The theft, reported by Fox 2 Detroit, took place at around 1pm local time on June 23 at a Marathon gas station located about 15 minutes from downtown Detroit. At least 10 cars are believed to have benefitted from the free-flowing gas pump, which still has police befuddled.
Here’s what is known about the supposed hack: Per Fox 2 Detroit, the thieves used some sort of remote device that allowed them to hijack the pump and take control away from the gas station employee. Police confirmed to the local publication that the device prevented the clerk from using the gas station’s system to shut off the individual pump.
That isn’t a whole lot of information to go on. The most likely explanation seems to be that the attackers would target the fuel-management software used by the gas station. Motherboard pointed out earlier this year that at least one maker of such software was, at some point, vulnerable to attacks that would allow malicious actors to manipulate gas prices and steal fuel.

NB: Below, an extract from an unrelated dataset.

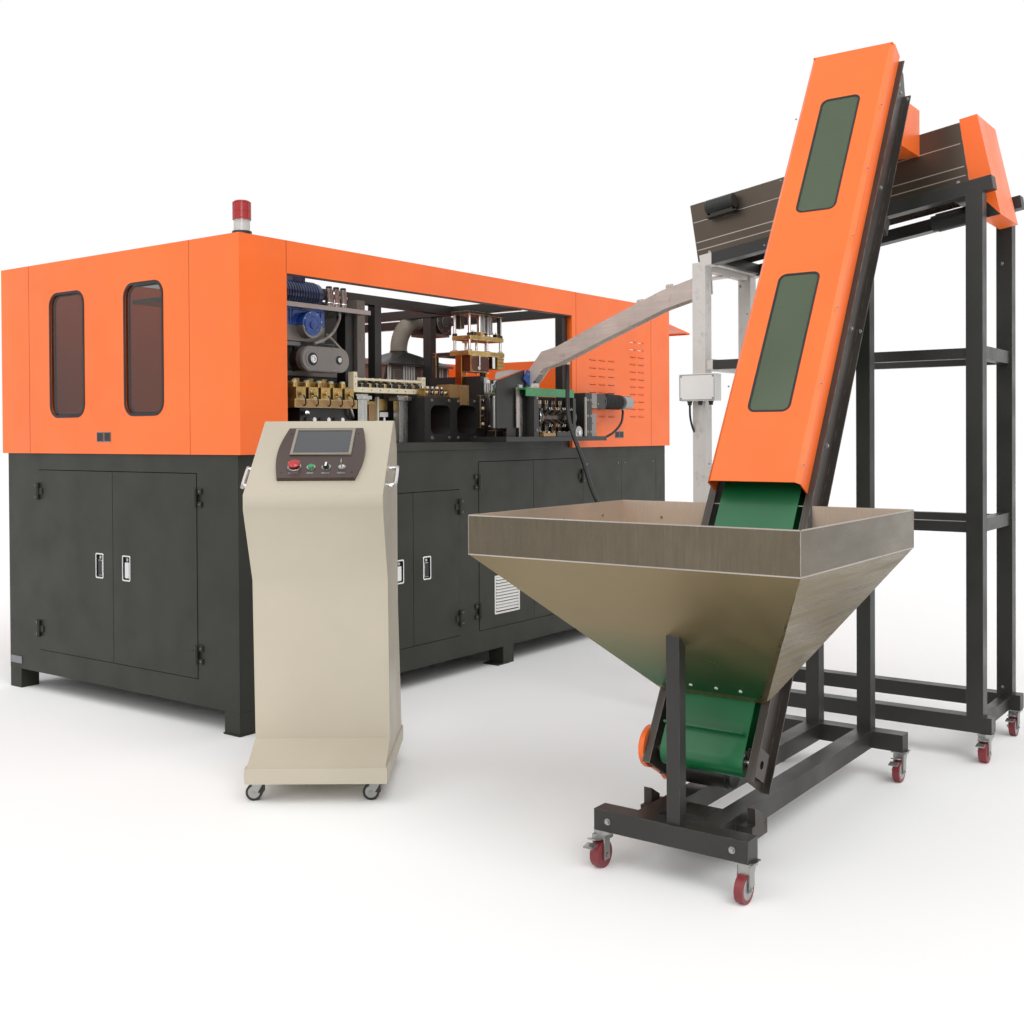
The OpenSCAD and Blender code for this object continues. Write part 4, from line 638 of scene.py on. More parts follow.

These systems have long been considered potential targets because many include web-based interfaces. Security firm TrendMicro reported in 2015 that a number of gas-monitoring systems were easy to find online using Shodan, a search engine for internet-connected devices, and other tools that can scan for open ports. Most of those systems were discovered to not be password protected, allowing anyone with enough know how to hijack the controls.

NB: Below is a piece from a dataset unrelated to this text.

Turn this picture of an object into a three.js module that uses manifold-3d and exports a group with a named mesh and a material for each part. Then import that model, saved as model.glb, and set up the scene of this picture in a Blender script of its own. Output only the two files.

Even then, there’s a lot of unanswered questions regarding the theft, including what the device could have been and how it apparently blocked the gas station attendant from shutting down the pump. The employee described his experience during the incident to Fox 2 Detroit:
“I tried to stop it but it didn’t work,” Aziz Awadh told us. “I tried to stop it here from the screen but the screen’s not working. I tried to stop it from the system; nothing working (sic).”
Aziz says the system wouldn’t respond and it wasn’t until he says he got an emergency kit that he was able to shut the pump down, and then call police.
These types of gas thefts seem to have become a trend in the last couple months. Just a few days before the incident in Detroit, a man in Texas was accused of using a “device” to steal $800 worth of gas from a gas station after hours. Last month, it was discovered that a BP employee in New Jersey manipulated computer records for years to steal more than $300,000 worth of gas from the company.